Tiempo le ha faltado al cardenal (¡cuánto duele un cardenal!) Rouco Varela –y Cia.– para manifestar su descontento por la publicidad de los llamados autobuses ateos. Cargados de razón absoluta y una fe sin límites, condenan a los que osan cuestionar sus ideas como siempre lo han hecho: lanzando soflamas con un gesto entre sereno y paternalista, pero con el verbo agresivo, iracundo.

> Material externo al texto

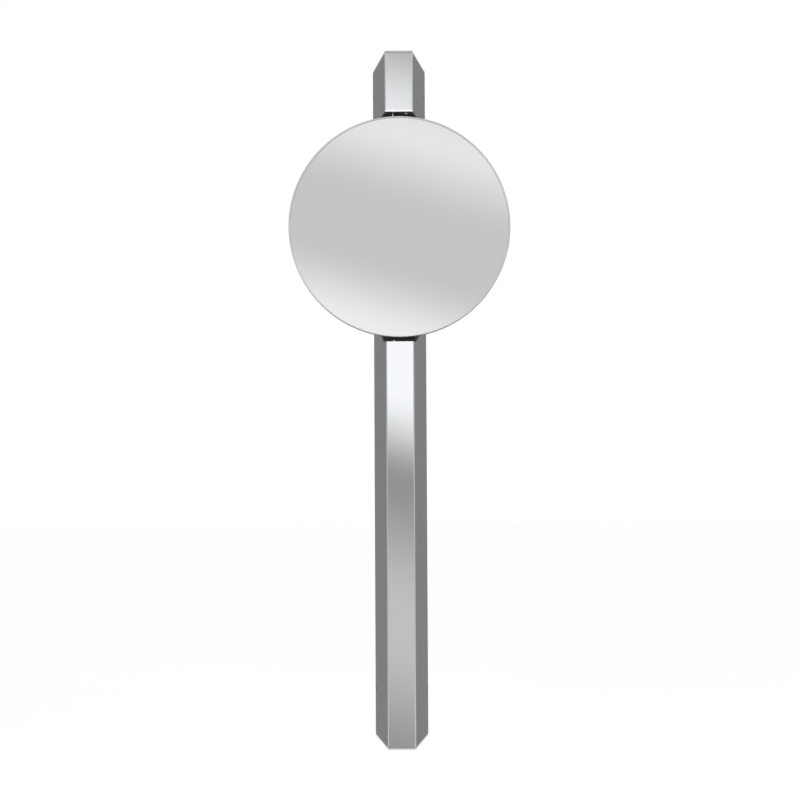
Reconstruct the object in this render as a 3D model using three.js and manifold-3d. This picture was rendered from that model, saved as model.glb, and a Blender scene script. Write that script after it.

Los ateos tenemos derecho a manifestar nuestra creencia antropocéntrica y decir que no hay deidad que tutele la vida; que la ciencia explica los códigos que regulan nuestra cotidianeidad; que nos aferramos a los elementos racionales de una filosofía estrictamente humana y seglar; que predicamos una moral laica y una espiritualidad ajena a la palabra de un inventado ser superior. Porque la vida, como dice cierto locutor deportivo de la televisión, puede ser maravillosa, no dejemos que aquellos que menos saben de sus placeres nos hurten el derecho de ser felices a nuestro modo, porque no implica daños a terceros (¿puede decir lo mismo el clero?), con sentimientos e ideas de verdadera fraternidad –que sólo es posible entre iguales– y no con prédicas incendiarias desde los púlpitos.
Hay una cuestión más simple: la publicitaria. El asunto radica en alquilar un espacio del transporte público, destinado, precisamente, para transmitir un mensaje con todas las de la ley. Si un banco, que gana miles de millones en tiempos de crisis económica como la que todos (los pobres) estamos padeciendo se publicita en un autobús, es lícito, no pasa nada, nadie se rasga las vestiduras; si la propaganda del vehículo se opone a lo que sostengan las dignidades eclesiásticas, entonces este carruaje motorizado, que conecta todos los puntos de la ciudad y en el que cada vez concurren más personas, es blanco de críticas, no vaya a ser, claro, que el bus ateo transite por los caminos de la libertad y la alegría y quede lejos y olvidado para siempre aquel triste garaje del alma humana que es la Iglesia.